Par ailleurs, cette valeur didactique se manifeste quand le texte évoque la cohabitation entre Juifs et Musulmans. Les petits tics de langage cités dans le texte, comme wakha fik, ya bi lilihudi lakhor, wakha fik ya bil muslim lakhor, n’étaient pas l’expression d’une quelconque hostilité ou répugnance à l’égard de l’Autre. Tant s’en faut, car «  c’était quasiment des tics de langage et non un anti-sémitisme (…) Les juifs et les arabes ne sont-ils pas tous sémites, comme leurs langues d’ailleurs, l’hébreu et l’arabe ? (…) et puis on oublie que plusieurs mères juives et musulmanes ont échangé leurs bébés pour les allaiter, ajoutant ainsi un troisième type de  fratrie aux deux premiers : frères germains, frères utérins et frères de lait ou frères laitiers !» (p49).

Par le biais de ces exemples, l’auteur dispense à ses enfants (aux lecteurs aussi) une leçon digne d’être retenue : l’appartenance religieuse et le culte n’ont jamais hypothéqué la bonne relation entre les musulmans et les juifs et que le Maroc a toujours été l’espace privilégié de ce genre de relation altéritaire.

Outre sa valeur éminemment didactique, le texte de Saltani est porteur d’une dimension esthétique incontestable : en filigrane, des clins d’œil sont faits à des figures éminentes de la littérature : Sartre, Aimé Césaire, Mohammed Khaïr-Eddine, Driss Chraibi, Kateb Yacine et Rachid Boudjedra.
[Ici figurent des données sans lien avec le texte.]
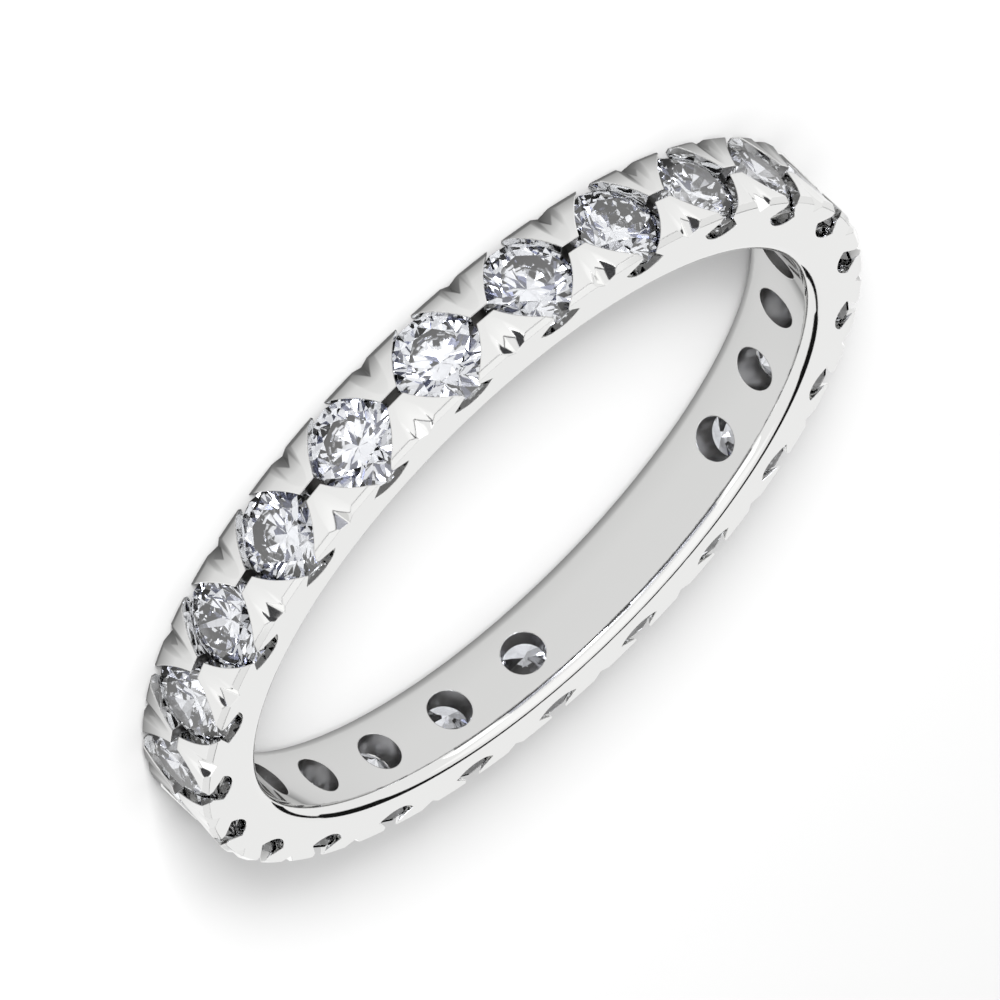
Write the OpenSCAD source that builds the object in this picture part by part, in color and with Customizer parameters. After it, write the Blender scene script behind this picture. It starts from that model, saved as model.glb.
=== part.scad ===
// Full eternity ring. A band of polished white metal holds round brilliants all the way
// round its outer face. The ring lies on its side: the finger axis is Z, and the lower
// side face rests on z = 0.

/* [Band] */
// Inner diameter, which is the finger size
bore_d = 16.5; // [15:0.1:21]
// Radius that rounds the two edges of the bore
comfort_r = 0.3; // [0.15:0.05:0.45]
// Radius of the soft roll at the two outer edges
roll_r = 0.3; // [0.1:0.05:0.4]
// How far the roll turns down from the side face, in degrees
roll_deg = 52; // [20:1:60]
// Metal that each side face stands proud of the girdles
side_lip = 0.01; // [0:0.01:0.1]

/* [Stones] */
// Girdle diameter of one stone
stone_d = 2.18; // [1.8:0.02:2.6]
// Least gap between two girdles, which sets how many stones fit round
girdle_gap = 0.33; // [0.3:0.01:0.5]
// Thickness of the girdle
girdle_t = 0.06; // [0.04:0.01:0.1]
// Table width, in percent of the girdle diameter
table_pct = 57; // [52:1:64]
// Slope of the crown's main facets, in degrees
crown_deg = 34; // [30:0.5:37]
// Slope of the pavilion's main facets, in degrees
pavilion_deg = 40.2; // [39:0.2:43]
// Reach of the star facets from the table's edge to the girdle, in percent
star_pct = 50; // [40:1:60]
// Reach of the lower halves from the girdle to the culet, in percent
lower_pct = 77; // [65:1:85]
// Metal between a culet and the bore
culet_skin = 0.24; // [0.1:0.01:0.3]
// Depth of the tables below the tops of the prongs
table_sink = 0.06; // [0.05:0.01:0.3]
// Angle of the first stone round the finger axis, in degrees
first_deg = -3.3; // [-7:0.1:7]
// How much further each stone is turned about its own axis than the one before, in degrees
turn_deg = 17; // [0:0.5:45]

/* [Setting] */
// Clearance between a stone and its seat
seat_gap = 0.03; // [0.02:0.01:0.06]
// Diameter of the hole that each seat opens into the bore
hole_d = 1.05; // [0.6:0.05:1.3]
// Number of neighbouring seats that stay closed, where the bore is blank
blind_seats = 2; // [0:1:4]
// Angle of the middle of the blank stretch, in degrees
blank_deg = 98.4; // [0:0.1:360]
// How far the square opening over a stone reaches past the girdle, along the ring
open_along = 0.05; // [0.03:0.01:0.08]
// How far it reaches past the girdle, across the band
open_across = 0.12; // [0.08:0.01:0.4]
// Outward bow of each side of that opening
open_bow = 0.14; // [0.05:0.01:0.16]
// Width of the channel that joins the seats
channel_w = 0.2; // [0.1:0.01:0.4]
// Depth of that channel below the tops of the prongs
channel_depth = 0.7; // [0.2:0.05:0.9]

/* [Side slots] */
// Half width of a slot where it is widest
slot_half = 0.58; // [0.4:0.01:0.7]
// How far below the girdle that is
slot_below = 0.1; // [0:0.01:0.2]
// How far a slot drops below its widest part
slot_drop = 0.25; // [0.15:0.01:0.4]
// Half width of the neck that opens a slot to the outer face
neck_half = 0.22; // [0.15:0.01:0.45]
// Height over which a slot narrows to its neck
neck_rise = 0.3; // [0.1:0.01:0.4]
// How far a slot reaches in from the side face
slot_in = 0.26; // [0.2:0.01:0.4]

/* [Prong valleys] */
// Radius of the round scoop along the middle of a prong pair
scoop_r = 1; // [0.6:0.05:1.8]
// Depth of the scoop at the side face
scoop_depth = 0.1; // [0.03:0.01:0.15]
// Distance from the middle of the band to where the scoop runs out
scoop_start = 0.15; // [0.12:0.01:0.6]
// Half width of the graver's notch at the side face, in the middle of the scoop
notch_half = 0.42; // [0.1:0.01:0.5]
// Depth of the notch at the side face
notch_depth = 0.3; // [0.16:0.01:0.35]
// Length of the notch, in from the side face
notch_in = 0.5; // [0.2:0.01:0.6]

/* [Hidden] */
$fn = 96;
// Sides of the circles that go round the whole ring
ring_fn = 360;
// Distance that each cutting shape runs past the metal it cuts
past = 1;

// The stone, measured from the lower edge of its girdle
stone_r = stone_d / 2;
table_r = stone_r * table_pct / 100;
crown_h = (stone_r - table_r) * tan(crown_deg);
pavilion_h = stone_r * tan(pavilion_deg);
// A round brilliant has eight main facets above and eight below
mains = 8;
main_step = 360 / mains;
half_step = main_step / 2;

// The band, measured outward from the finger axis
bore_r = bore_d / 2;
girdle_at = bore_r + culet_skin + pavilion_h;
band_r = girdle_at + girdle_t + crown_h + table_sink;
band_w = stone_d + 2 * side_lip;
mid_z = band_w / 2;

// The row of stones
stone_count = floor(180 / asin((stone_d + girdle_gap) / (2 * girdle_at)));
pitch = 360 / stone_count;
names = [for (i = [0 : stone_count - 1]) str("stone_", i < 9 ? "0" : "", i + 1)];

function seat_angle(i) = first_deg - i * pitch;
function from_blank(a) = abs(((a - blank_deg) % 360 + 540) % 360 - 180);
function is_blind(i) = from_blank(seat_angle(i)) < blind_seats * pitch / 2;

// A point at a radius, angle and height
function at(r, a, z) = [r * cos(a), r * sin(a), z];
// One point on each main facet's own azimuth, or midway between two
function ring_of(r, z, shift) = [for (k = [0 : mains - 1]) at(r, k * main_step + shift, z)];

// Round brilliant with its girdle's lower edge at z = 0 and its table up
module brilliant() {
    // The star tips and the tips of the lower halves lie on two main facets at once
    table_edge = table_r * cos(half_step);
    star_r = table_edge + (stone_r - table_edge) * star_pct / 100;
    star_z = girdle_t + (stone_r - star_r * cos(half_step)) * tan(crown_deg);
    lower_r = stone_r * (1 - lower_pct / 100);
    lower_z = -(stone_r - lower_r * cos(half_step)) * tan(pavilion_deg);
    points = concat(
        ring_of(table_r, girdle_t + crown_h, 0),
        ring_of(star_r, star_z, half_step),
        ring_of(stone_r, girdle_t, 0),
        ring_of(stone_r, girdle_t, half_step),
        ring_of(stone_r, 0, 0),
        ring_of(stone_r, 0, half_step),
        ring_of(lower_r, lower_z, half_step),
        [[0, 0, -pavilion_h]]
    );
    table = 0;
    star = mains;
    top_main = 2 * mains;
    top_half = 3 * mains;
    low_main = 4 * mains;
    low_half = 5 * mains;
    lower = 6 * mains;
    culet = 7 * mains;
    steps = [for (k = [0 : mains - 1]) [k, (k + 1) % mains]];
    faces = concat(
        [[for (k = [mains - 1 : -1 : 0]) table + k]],
        [for (s = steps) [table + s[0], table + s[1], star + s[0]]],
        [for (s = steps) [table + s[1], star + s[1], top_main + s[1], star + s[0]]],
        [for (s = steps) [star + s[0], top_half + s[0], top_main + s[0]]],
        [for (s = steps) [star + s[0], top_main + s[1], top_half + s[0]]],
        [for (s = steps) [top_main + s[0], top_half + s[0], low_half + s[0], low_main + s[0]]],
        [for (s = steps) [top_half + s[0], top_main + s[1], low_main + s[1], low_half + s[0]]],
        [for (s = steps) [low_main + s[0], low_half + s[0], lower + s[0]]],
        [for (s = steps) [low_half + s[0], low_main + s[1], lower + s[0]]],
        [for (s = steps) [lower + s[0], low_main + s[1], lower + s[1], culet]]
    );
    polyhedron(points, faces);
}

// Moves a shape from a stone's own frame to its place on the ring
module in_seat(i) {
    rotate([0, 0, seat_angle(i)]) translate([girdle_at, 0, mid_z]) rotate([0, 90, 0]) children();
}

// Same, for a shape between stone i and the next one, with X outward and Z across the band
module in_gap(i) {
    rotate([0, 0, seat_angle(i) - pitch / 2]) translate([0, 0, mid_z]) children();
}

module stone(i) {
    color("aliceblue") in_seat(i) rotate([0, 0, i * turn_deg]) brilliant();
}

// Cross-section of the solid band: bore edges rounded, outer edges rolled
module band_section() {
    roll_x = roll_r * sin(roll_deg);
    roll_z = roll_r * (1 - cos(roll_deg));
    for (up = [0, 1]) mirror([0, up, 0]) difference() {
        translate([bore_r, 0]) square([band_r - bore_r, mid_z]);
        difference() {
            translate([bore_r - past, mid_z - comfort_r]) square([past + comfort_r, comfort_r + past]);
            translate([bore_r + comfort_r, mid_z - comfort_r]) circle(comfort_r);
        }
        difference() {
            translate([band_r - roll_x, mid_z - roll_z]) square([roll_x + past, roll_z + past]);
            translate([band_r - roll_x, mid_z - roll_r]) circle(roll_r);
        }
        translate([band_r - channel_depth, -past]) square([channel_depth + past, past + channel_w / 2]);
    }
}

// Room for one stone: its own round outline grown by the clearance, then a hole to the bore
module seat(i) {
    seat_r = stone_r + seat_gap;
    below = seat_gap / cos(pavilion_deg);
    above = seat_gap / cos(crown_deg);
    function pavilion_z(r) = (r - stone_r) * tan(pavilion_deg) - below;
    function crown_z(r) = girdle_t + (stone_r - r) * tan(crown_deg) + above;
    hole_r = hole_d / 2;
    foot = is_blind(i)
        ? [[0, pavilion_z(0)]]
        : [[0, bore_r - girdle_at - past], [hole_r, bore_r - girdle_at - past], [hole_r, pavilion_z(hole_r)]];
    rotate_extrude() polygon(concat(foot, [
        [seat_r, pavilion_z(seat_r)],
        [seat_r, crown_z(seat_r)],
        [table_r, crown_z(table_r)],
        [0, crown_z(table_r)],
    ]));
}

// Square opening with bowed sides, set on its corner, that leaves four prong tips over the crown
module opening() {
    half_across = stone_r + open_across;
    half_along = stone_r + open_along;
    side = norm([half_across, half_along]);
    bow_r = (side * side / 4 + open_bow * open_bow) / (2 * open_bow);
    outward = [half_along, half_across] / side;
    centre = [half_across, half_along] / 2 - (bow_r - open_bow) * outward;
    linear_extrude(band_r - girdle_at + past) intersection_for(x = [-1, 1]) intersection_for(y = [-1, 1])
        translate([x * centre[0], y * centre[1]]) circle(bow_r, $fn = ring_fn);
}

// Keyhole slot that both side faces show under a stone
module side_slots(i) {
    widest = girdle_at - slot_below;
    lens_r = (slot_half * slot_half + slot_drop * slot_drop) / (2 * slot_drop);
    for (z = [-past, band_w - slot_in]) rotate([0, 0, seat_angle(i)]) translate([0, 0, z])
        linear_extrude(slot_in + past) union() {
            intersection() {
                translate([widest - slot_drop + lens_r, 0]) circle(lens_r);
                translate([widest - slot_drop - past, -slot_half])
                    square([slot_drop + past, 2 * slot_half]);
            }
            polygon([
                [widest, -slot_half],
                [widest + neck_rise, -neck_half],
                [band_r + past, -neck_half],
                [band_r + past, neck_half],
                [widest + neck_rise, neck_half],
                [widest, slot_half],
            ]);
        }
}

// Scooped valley in both halves of a prong pair
module scoops(i) {
    slope = atan(scoop_depth / (mid_z - scoop_start));
    in_gap(i) for (up = [0, 1]) mirror([0, 0, up])
        translate([band_r, 0, scoop_start]) rotate([0, -slope, 0])
            translate([scoop_r, 0, -scoop_start]) cylinder(r = scoop_r, h = mid_z + past);
}

// Graver's notch at the side edge of both halves, which starts at a point and widens outward
module notches(i) {
    slope = atan(notch_depth / notch_in);
    mouth = past * notch_half / notch_depth;
    in_gap(i) for (up = [0, 1]) mirror([0, 0, up])
        translate([band_r, 0, mid_z - notch_in]) rotate([0, -slope, 0])
            linear_extrude(notch_in + past) polygon([[0, 0], [past, -mouth], [past, mouth]]);
}

// The band is cut in turns, one kind of cut after another, all the way round
module solid_band() {
    translate([0, 0, mid_z]) rotate_extrude($fn = ring_fn) band_section();
}

module seated_band() {
    difference() {
        solid_band();
        for (i = [0 : stone_count - 1]) in_seat(i) seat(i);
    }
}

module opened_band() {
    difference() {
        seated_band();
        for (i = [0 : stone_count - 1]) in_seat(i) opening();
    }
}

module slotted_band() {
    difference() {
        opened_band();
        for (i = [0 : stone_count - 1]) side_slots(i);
    }
}

module scooped_band() {
    difference() {
        slotted_band();
        for (i = [0 : stone_count - 1]) scoops(i);
    }
}

module band() {
    color("gainsboro") difference() {
        scooped_band();
        for (i = [0 : stone_count - 1]) notches(i);
    }
}

band();
for (i = [0 : stone_count - 1]) stone(i);
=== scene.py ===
"""Full eternity ring in polished white gold, set all round with round brilliants.

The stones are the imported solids. The band is modelled again at the same sizes, with finer round
faces, rounded notches and filed outer edges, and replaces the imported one. The studio is a pale
floor, soft light and one camera.
"""

import logging
import math
from collections.abc import Sequence
from dataclasses import dataclass
from enum import Enum, IntEnum
from typing import Any

import bmesh
import bpy
import numpy as np
from mathutils import Matrix, Vector


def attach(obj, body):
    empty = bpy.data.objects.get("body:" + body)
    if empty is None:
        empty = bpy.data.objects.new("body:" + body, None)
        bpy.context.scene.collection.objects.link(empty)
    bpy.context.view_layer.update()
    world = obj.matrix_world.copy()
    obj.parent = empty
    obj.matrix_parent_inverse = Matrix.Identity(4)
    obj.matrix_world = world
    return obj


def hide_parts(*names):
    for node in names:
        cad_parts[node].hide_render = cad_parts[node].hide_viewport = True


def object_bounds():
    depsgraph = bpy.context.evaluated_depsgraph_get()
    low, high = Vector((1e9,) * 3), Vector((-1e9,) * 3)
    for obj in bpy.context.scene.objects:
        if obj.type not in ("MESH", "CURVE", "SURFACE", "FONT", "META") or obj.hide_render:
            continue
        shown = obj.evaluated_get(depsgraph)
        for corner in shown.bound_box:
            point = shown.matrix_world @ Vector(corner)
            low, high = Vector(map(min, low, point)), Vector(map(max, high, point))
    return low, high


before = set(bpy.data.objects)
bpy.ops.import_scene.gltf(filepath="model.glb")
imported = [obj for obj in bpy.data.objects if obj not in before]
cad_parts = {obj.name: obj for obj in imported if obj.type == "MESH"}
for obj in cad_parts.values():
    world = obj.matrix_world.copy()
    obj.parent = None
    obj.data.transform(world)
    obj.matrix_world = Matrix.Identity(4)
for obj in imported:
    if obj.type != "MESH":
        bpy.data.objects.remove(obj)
CAD_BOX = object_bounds()

MM = 0.001
ROOT_BODY = "root"

log = logging.getLogger("eternity_ring")


class Slot(Enum):
    """Material slots that the record names."""

    METAL = "white_gold"
    STONE = "diamond"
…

Ce faisant, Saltani, par- delà la relation de son enfance, de sa mise en texte, inscrit son acte scriptural dans un dialogue ouvert avec des textes et des auteurs incontournables.

En somme, par ces valeurs, et non des moindres, le récit de Bernoussi Saltani est éloge de la mémoire collective, de l’humanisme, de la liberté et de l’effort.